2) la "différence ontologique" n'est pas mesurable par les accidents historiques ou individuels. Si l'état global n'est pas conforme à celui que Notre Seigneur a voulu établir, et a établi, par son incarnation, sa passion, sa mort et sa résurrection, c'est parce que, si Lui a fait son travail, les individualités en cause n'ont pas toutes fait le leur. C'est pourquoi tant l'évêque Jean de Saint-Denis, de vénérée mémoire, que le père Alexandre Men, ont affirmé que le christianisme était une entreprise d'avenir et non pas du passé.

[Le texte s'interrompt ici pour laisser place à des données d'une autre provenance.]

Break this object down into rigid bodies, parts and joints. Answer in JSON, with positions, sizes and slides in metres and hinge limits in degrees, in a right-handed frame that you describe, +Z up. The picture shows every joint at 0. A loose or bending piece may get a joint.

L'évêque Jean disait même : nous sommes à 97% païens et à 3% chrétiens ; il nous faut inverser les proportions : vaste programme !

Q.- J'aime bien cette idée de conquête du royaume des cieux, image ô combien chevaleresque... Je crois aussi, que le monde ne fut jamais réellement chrétien même au moyen âge...

R . – C’est parfaitement vrai ; même chose pour l'empire byzantin. Que n'a-t-on pas écrit sur la "symphonie" des pouvoirs au temps de Justinien ! Et pourtant quand on y regarde de près !!!

Q. - A voir ce que signifierait une société réellement chrétienne, par quoi se définirait-elle ? Comment exprimerait-elle une vraie "christianité" au delà (et à l'opposé ?) des attitudes réactionnaires outrées... ? Vaste et profond sujet de réflexions...


R. - Oui, cela vaudrait la peine.


Il est sûr en tout cas qu'une société chrétienne ne peut être "réactionnaire" ; en effet, une réaction, c'est une action opposée à une autre action, toutes deux sur le même plan. Cela revient à opposer les armes du monde aux armes du monde : tout le contraire de ce qu'a enseigné le Christ ! Le chrétien doit agir, non réagir, et avec les armes spirituelles.